■ **Exercise description**
Find the line containing "for side in" and copy it exactly, along with every line after it up to and including the line containing "from mathutils import Matrix, Vector". Copy nothing else.

★ ★ ★ ★ ★ ★ ★

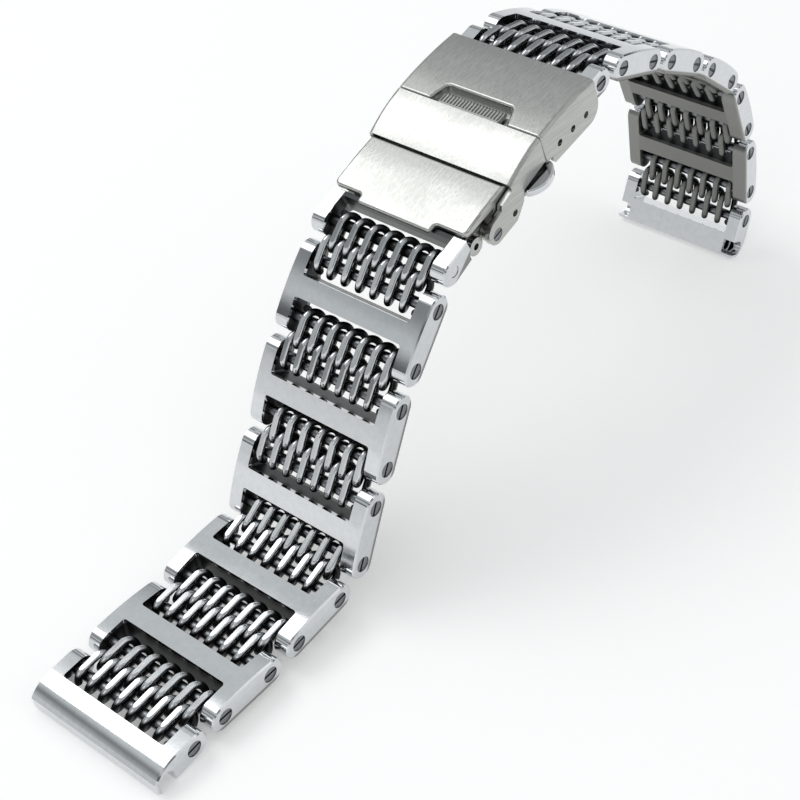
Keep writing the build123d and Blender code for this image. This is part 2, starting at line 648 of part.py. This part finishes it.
def button(side):
    # a flat plate with a bowed outer edge, and a wider flange inside the wall that keeps it in
    half = BUTTON_W / 2
    edge_x = CLASP_HALF + BUTTON_EDGE
    root_x = FLANGE_OUT - PIN_SHORT
    rim = [
        Line((root_x, -half), (edge_x, -half)),
        ThreePointArc((edge_x, -half), (CLASP_HALF + BUTTON_OUT, 0), (edge_x, half)),
        Line((edge_x, half), (root_x, half)),
        Line((root_x, half), (root_x, -half)),
    ]
    plate = extrude(Plane.XY * make_face(Wire(rim)), BUTTON_T)
    plate = fillet(plate.edges().filter_by(Axis.Z).group_by(Axis.X)[-1], BUTTON_CORNER_R)
    outer = plate.edges().filter_by(lambda e: e.center().X > root_x + NEAR)
    plate = fillet(outer.filter_by(lambda e: e.bounding_box().size.Z < NEAR), BUTTON_R)
    flange = block(FLANGE_IN, FLANGE_OUT, -FLANGE_HALF, FLANGE_HALF, 0, BUTTON_T)
    body = Pos(0, BUTTON_Y, -BUTTON_LOW) * (plate + flange)
    return body if side > 0 else mirror(body, about=Plane.YZ)


def waist(body, z0, z1):
    # both blades draw in where the buttons' flanges move
    reach = FLANGE_HALF + 2 * SEAT_GAP
    for x0, x1 in both_sides(BLADE_WAIST, BLADE_HALF + OVERRUN):
        cut = block(x0, x1, BUTTON_Y - reach, BUTTON_Y + reach, z0 - OVERRUN, z1 + OVERRUN)
        body -= cut
    return body


def middle_blade():
    y1, z1 = COVER_HINGE
    y2, z2 = BLADE_HINGE
    rise = PLATE_T / 2
    low, top = min(z1, z2) - rise, max(z1, z2) + rise
    plate = slab(outline((y1, z1 - rise), (y2, z2 - rise), (y2, z2 + rise), (y1, z1 + rise)), -BLADE_HALF, BLADE_HALF)
    for x0, x1 in both_sides(BLADE_TONGUE, BLADE_HALF + OVERRUN):
        plate -= block(x0, x1, y2 - BLADE_TONGUE_CUT, y2 + OVERRUN, low - OVERRUN, top + OVERRUN)
    window = block(-WINDOW_HALF, WINDOW_HALF, y1 + WINDOW_FRONT, y2 - WINDOW_REAR, low - OVERRUN, top + OVERRUN)
    plate -= fillet(window.edges().filter_by(Axis.Z), WINDOW_R)
    body = waist(plate, low, top)
    body += rod(-BLADE_HALF, BLADE_HALF, y1, z1, BLADE_KNUCKLE_R)
    body += rod(-BLADE_TONGUE, BLADE_TONGUE, y2, z2, BLADE_KNUCKLE_R)
    body -= rod(-HALF_W, HALF_W, y1, z1, PIN_R + HINGE_GAP)
    return body - rod(-HALF_W, HALF_W, y2, z2, PIN_R + HINGE_GAP)


def lower_blade():
    y2, z2 = BLADE_HINGE
    bar_y, bar_z = FRONT_BAR
    low, top = -LOWER_DROP, PLATE_T - LOWER_DROP
    body = waist(block(-BLADE_HALF, BLADE_HALF, LOWER_START, y2, low, top), low, top)
    inner = BLADE_TONGUE + SEAT_GAP
    for x0, x1 in both_sides(inner, inner + LOWER_KNUCKLE_W):
        body += rod(x0, x1, y2, z2, BLADE_KNUCKLE_R)
        body += block(x0, x1, y2 - BLADE_KNUCKLE_R, y2 + BLADE_KNUCKLE_R, low, z2)
    ear_side = [
        Line((bar_y, bar_z - EAR_R), (EAR_BACK, low)),
        Line((EAR_BACK, low), (EAR_BACK, top)),
        Line((EAR_BACK, top), (bar_y, bar_z + EAR_R)),
        ThreePointArc((bar_y, bar_z + EAR_R), (bar_y - EAR_R, bar_z), (bar_y, bar_z - EAR_R)),
    ]
    for x0, x1 in both_sides(EAR_IN, EAR_OUT):
        body += slab(Wire(ear_side), x0, x1)
    for x0, x1 in both_sides(EAR_OUT - EAR_GAP, PANEL_HALF - BOSS_IN):
        body += rod(x0, x1, bar_y, bar_z, BOSS_R)
    body -= rod(-HALF_W, HALF_W, *FRONT_BAR, BAR_TIP_R + PRESS_GAP)
    return body - rod(-HALF_W, HALF_W, y2, z2, PIN_R + PRESS_GAP)


def lower_blade_pins():
    # the strap's spring bar and the pin between the two blades
    pin_half = BLADE_TONGUE + SEAT_GAP + LOWER_KNUCKLE_W - PIN_SHORT
    bar = Pos(0, *FRONT_BAR) * spring_bar(EAR_IN - PIN_SHORT, EAR_OUT - PIN_SHORT)
    return [bar, rod(-pin_half, pin_half, *BLADE_HINGE, PIN_R)]


def rear_spring_bar():
    return Pos(0, *REAR_BAR) * spring_bar(BOX_INNER - 2 * PIN_SHORT, CLASP_HALF - BAR_TIP_SHORT)


def turned(y, z, tilt):
    c, s = math.cos(math.radians(tilt)), math.sin(math.radians(tilt))
    return y * c - z * s, y * s + z * c


def at(shape, spot, tilt):
    return Pos(0, spot[0], spot[1]) * Rot(tilt, 0, 0) * shape


def along(spot, length, tilt, rise=0.0):
    y, z = turned(length, rise, tilt)
    return spot[0] + y, spot[1] + z


def layout(side, start, lean):
    # places and hinges of one half of the band, from the clasp to the end link
    way = -1 if side == "front" else 1
    bar_at, half_tilt, tilts = (
        (FRONT_BAR, FRONT_HALF_TILT, FRONT_TILTS) if side == "front" else (REAR_BAR, REAR_HALF_TILT, REAR_TILTS)
    )
    bar = along(start, bar_at[0], CLASP_TILT - lean, bar_at[1])
    spot = along(bar, way * BAR_RUN, half_tilt - lean, BAR_DROP)
    places = [(f"{side}_half_link", spot, half_tilt - lean)]
    hinges = [(f"{side}_strap_hinge", bar)]
    for number, (row_a, row_b, link) in enumerate(tilts, 1):
        hook = along(spot, way * WINDOW_PITCH / 2, row_a - lean)
        lower = along(hook, way * WINDOW_PITCH / 2, row_b - lean)
        places.append((f"{side}_row_{number}a", spot, row_a - lean))
        places.append((f"{side}_row_{number}b", lower, row_b - lean))
        hinges += [(f"{side}_rod_{number}a", spot), (f"{side}_hook_{number}", hook), (f"{side}_rod_{number}b", lower)]
        if number < len(tilts):
            centre = along(lower, way * HALF_PITCH, link - lean)
            places.append((f"{side}_link_{number}", centre, link - lean))
            spot = along(centre, way * HALF_PITCH, link - lean)
        else:
            places.append((f"{side}_end_link", lower, link - lean))
    return places, hinges


def watch_end_corner(side):
    # the lowest corner of an end link's watch end, before the arch leans
    way = -1 if side == "front" else 1
    name, spot, tilt = layout(side, (0, 0), 0)[0][-1]
    corners = []
    for rise in (END_LIP - HALF_T, END_FACE_TOP - END_LIP):
        corners.append(along(spot, way * END_LEN, tilt, rise))
    for rise in (-HALF_T, END_FACE_TOP):
        corners.append(along(spot, way * (END_LEN - END_LIP), tilt, rise))
    return min(corners, key=lambda corner: corner[1])


def stand(link, watch_end, watch_end_back):
    # the arch leans until both ends rest on the floor, and its middle lies over y = 0
    front, rear = watch_end_corner("front"), watch_end_corner("rear")
    lean = math.degrees(math.atan2(rear[1] - front[1], rear[0] - front[0]))
    boxes = []
    for side, last in (("front", watch_end), ("rear", watch_end_back)):
        for name, spot, tilt in layout(side, (0, 0), lean)[0]:
            if name.endswith("end_link") or "_link_" in name:
                boxes.append(at(last if name.endswith("end_link") else link, spot, tilt).bounding_box())
    nearest, farthest = min(b.min.Y for b in boxes), max(b.max.Y for b in boxes)
    return (-(nearest + farthest) / 2, -min(b.min.Z for b in boxes)), lean


def save(name, solids):
    solids = solids if isinstance(solids, list) else [solids]
    flat = []
    for item in solids:
        flat += list(item.solids())
    shape = flat[0] if len(flat) == 1 else Compound(children=flat)
    export_step(shape, f"parts/{name}.step")


def save_band(side, start, lean, wire, link, watch_end, half):
    # a row beside the rod with the larger Y is the same wire turned round
    link_screws = [screw(HALF_PITCH), screw(-HALF_PITCH)]
    one_screw = screw(0)
    for name, spot, tilt in layout(side, start, lean)[0]:
        if "_row_" in name:
            turn = 180 if name.endswith("a") == (side == "front") else 0
            save(name, at(Rot(0, 0, turn) * wire, spot, tilt))
        elif "_link_" in name:
            save(name, at(link, spot, tilt))
            save(name.replace("link", "screws"), [at(s, spot, tilt) for s in link_screws])
        elif name.endswith("end_link"):
            save(name, at(watch_end, spot, tilt))
            save(name.replace("link", "screw"), at(one_screw, spot, tilt))
        else:
            save(name, [at(s, spot, tilt) for s in half])
            if side == "rear":
                save("rear_half_screw", at(one_screw, spot, tilt))


def main():
    os.makedirs("parts", exist_ok=True)
    print("least gap of a mesh wire to itself:", round(coil_gap(), 2))
    wire = coil()
    link = h_link()
    watch_end = end_link()
    watch_end_back = mirror(watch_end, about=Plane.XZ)
    start, lean = stand(link, watch_end, watch_end_back)
    clasp_tilt = CLASP_TILT - lean
    save_band("front", start, lean, wire, link, watch_end, list(front_half_link()))
    save_band("rear", start, lean, wire, link, watch_end_back, [rear_half_link()])

    clasp = {
        "clasp_cover": [cover()],
        "cover_pins": cover_pins(),
        "rear_spring_bar": [rear_spring_bar()],
        "flip_lock": [flip_lock()],
        "right_button": [button(1)],
        "left_button": [button(-1)],
        "middle_blade": [middle_blade()],
        "lower_blade": [lower_blade()],
        "lower_blade_pins": lower_blade_pins(),
    }
    for name, group in clasp.items():
        save(name, [at(s, start, clasp_tilt) for s in group])

    for side in ("front", "rear"):
        for name, (y, z) in layout(side, start, lean)[1]:
            print(name, round(y, 4), round(z, 4))
        name, spot, tilt = layout(side, start, lean)[0][-1]
        bore = along(spot, END_BORE[0] if side == "front" else -END_BORE[0], tilt, END_BORE[1])
        print(f"{side}_end_bore", round(bore[0], 4), round(bore[1], 4), "tilt", round(tilt, 3))
    for name, spot in (("cover_hinge", COVER_HINGE), ("blade_hinge", BLADE_HINGE), ("lock_pivot", LOCK_PIVOT)):
        y, z = along(start, spot[0], clasp_tilt, spot[1])
        print(name, round(y, 4), round(z, 4))
    print("clasp start", round(start[0], 4), round(start[1], 4), "tilt", round(clasp_tilt, 4), "lean", round(lean, 4))


main()
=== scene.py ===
import math

import bpy
import numpy as np
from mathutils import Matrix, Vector

MM = 0.001

# A point well under the arch, from which every outer face looks away, as Y and Z.
INSIDE = np.array((0.0, -20 * MM))
# The links' painted shade: how far from their middle the walls inside a window are painted dark as shade, on
# a duller milled finish, and from where the polish is full; and how far from the middle of the band a window
# reaches, and over what width that ends.
LINK_SHADED_TO_MM = 1.2
LINK_POLISHED_FROM_MM = 1.433
WINDOW_HALF_MM = 8.85
WALL_BLEND_MM = 0.15
# The wires' painted shade: how far below a row's outer flats the wire is painted dark as shade between the
# strands, on a duller drawn finish, and above what it is polished.
WIRE_SHADED_BELOW_MM = 0.6
WIRE_POLISHED_ABOVE_MM = 0.2
# Steel painted near-black as shade on the milled window walls and the drawn inner wire, and painted dark grey
# as shade on the satin side that lies on the wrist, under the arch; with how much rougher each finish is.
MILLED_PAINTED_SHADE = "#3C3D3E"
MILLED_ROUGHER = 0.25
# The satin inner side's tone, painted dark grey as shade under the arch.
SATIN_PAINTED_SHADE = "#8A8A87"
SATIN_ROUGHER = 0.2
# The noise of all the finishes: its detail, and how the slow patches spread a finish's roughness.
SCRATCH_DETAIL = 3.0
SCRATCH_ROUGHNESS = 0.6
PATCH_DETAIL = 2.0
PATCH_RANGE = (0.3, 0.7)
ROUGHNESS_SPREAD = (0.8, 1.25)

# The studio: white paper, lifted a little where the eye or the steel sees it, and the walls' tone by height.
PAPER = "#F4F4F3"
PAPER_ROUGHNESS = 0.9
PAPER_LIFT = 0.3
PAPER_SIZE = 6.0
SKY = (
    (0.0, "#EFF1F1"), (0.17, "#DCDFE0"), (0.26, "#4A4D4F"), (0.38, "#D8DCDD"),
    (0.56, "#8C9092"), (0.72, "#DADEDF"), (1.0, "#C4C8C9"),
)
# Each lamp's place, size and power in watts, and what they all aim at.
MIDDLE = (0.0, 0.0, 0.03)
LAMPS = {
    "left_softbox": ((-0.36, -0.10, 0.62), (0.44, 0.34), 1.05),
    "front_softbox": ((0.05, -0.70, 0.42), (0.5, 0.3), 0.4),
    "right_fill": ((0.60, 0.25, 0.45), (0.3, 0.3), 0.2),
}
# The camera, at the photograph's angle: its place, turn in degrees, lens, sensor and shift.
CAMERA_PLACE = (0.116624, -0.139349, 0.162535)
CAMERA_TURN = (53.5396, 2.4669, 38.4892)
CAMERA_LENS = 75.398
CAMERA_SENSOR = 36.0
CAMERA_SHIFT = (-0.03663, -0.14474)
CAMERA_NEAR = 0.005


def linear(hex_colour):
    """An sRGB hex colour as the linear RGBA that a shader socket takes."""
    parts = [int(hex_colour[i : i + 2], 16) / 255 for i in (1, 3, 5)]
    return (*(c / 12.92 if c <= 0.04045 else ((c + 0.055) / 1.055) ** 2.4 for c in parts), 1.0)


def add_node(tree, kind, links=(), sockets=(), **settings):
    """One node with its settings, the values of its own sockets, and the links that feed it."""
    made = tree.nodes.new(kind)
    for name, value in settings.items():
        setattr(made, name, value)
    for name, value in dict(sockets).items():
        made.inputs[name].default_value = value
    for name, source in dict(links).items():
        tree.links.new(source, made.inputs[name])
    return made


def fresh_material(name):
    """A new material with its tree and its one surface shader."""
    material = bpy.data.materials.new(name)
    material.use_nodes = True
    tree = material.node_tree
    tree.nodes.clear()
    output = tree.nodes.new("ShaderNodeOutputMaterial")
    surface = tree.nodes.new("ShaderNodeBsdfPrincipled")
    tree.links.new(surface.outputs["BSDF"], output.inputs["Surface"])
    return material, tree, surface


def middle_plane(piece):
    """The middle of a link or mesh row, the direction out of the band there, and half its thickness.
    It is thinnest that way, so that is the direction in which its points spread least."""
    points = np.empty(len(piece.data.vertices) * 3)
    piece.data.vertices.foreach_get("co", points)
    profile = points.reshape(-1, 3)[:, 1:]
    mean = profile.mean(axis=0)
    outward = np.linalg.eigh(np.cov((profile - mean).T))[1][:, 0]
    if outward @ (mean - INSIDE) < 0:
        outward = -outward
    heights = (profile - mean) @ outward
    centre = mean + outward * (heights.max() + heights.min()) / 2
    return (0.0, *centre), (0.0, *outward), (heights.max() - heights.min()) / 2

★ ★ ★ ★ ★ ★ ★

■ **Written solution**
    for side in ("front", "rear"):
        for name, (y, z) in layout(side, start, lean)[1]:
            print(name, round(y, 4), round(z, 4))
        name, spot, tilt = layout(side, start, lean)[0][-1]
        bore = along(spot, END_BORE[0] if side == "front" else -END_BORE[0], tilt, END_BORE[1])
        print(f"{side}_end_bore", round(bore[0], 4), round(bore[1], 4), "tilt", round(tilt, 3))
    for name, spot in (("cover_hinge", COVER_HINGE), ("blade_hinge", BLADE_HINGE), ("lock_pivot", LOCK_PIVOT)):
        y, z = along(start, spot[0], clasp_tilt, spot[1])
        print(name, round(y, 4), round(z, 4))
    print("clasp start", round(start[0], 4), round(start[1], 4), "tilt", round(clasp_tilt, 4), "lean", round(lean, 4))


main()
=== scene.py ===
import math

import bpy
import numpy as np
from mathutils import Matrix, Vector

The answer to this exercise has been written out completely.